In the end, Austria agreed with the text which "took note" of the commitment of member states to consider at a national level sending arms to the Syrian opposition.
French Foreign Minister Laurent Fabius left the talks earlier Monday to return to Paris to meet with U.S. Secretary of State John Kerry and Russian Foreign Minister Sergey Lavrov over the issue.
The EU talks had been billed as a pivotal opportunity for the bloc to overcome differences about whether to ease sanctions against Syria to allow arms shipments to the rebels. France added urgency to the debate, with Fabius pointing to increasing signs that chemical weapons were being used in the conflict.
The EU nations have been steadfast opponents of Assad in the war and have steadily increased restrictive measures against his regime, including visa restrictions and economic sanctions. In February, the bloc amended the arms embargo to allow for non-lethal equipment and medicine to protect Syrian civilians. If not renewed, all those measures expire at the end of May.
Assad's government has agreed in principle to participate in peace talks in Geneva next month. The United States and Russia hope to bring together the Syrian government and opposition for direct talks, but the exact date, agenda and participants still remains unclear.
Hague said that Monday's outcome to allow for arms shipments to the rebels "will support political progress on Syria and our attempts to bring together a Geneva conference."
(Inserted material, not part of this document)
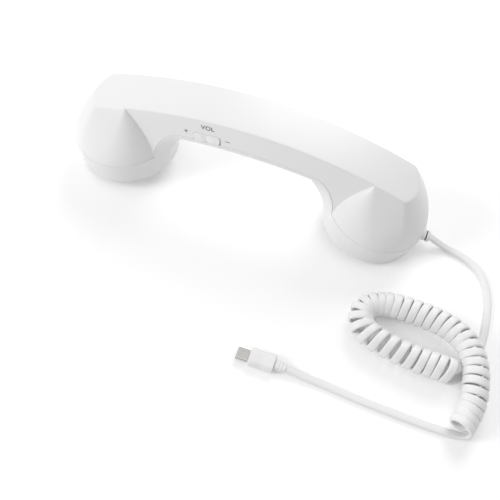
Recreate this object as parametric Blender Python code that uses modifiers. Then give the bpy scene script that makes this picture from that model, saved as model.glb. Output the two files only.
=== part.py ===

Washington has also been reluctant to provide rebels with more sophisticated weapons for fear they might end up in the hands of the radical Islamic factions, including the al-Qaida-affiliated Jabhat al-Nusra, a group that has been the most effective fighting force on the opposition side.
Several EU ministers said arming the opposition would create a more level playing field that could force Assad into a negotiated settlement.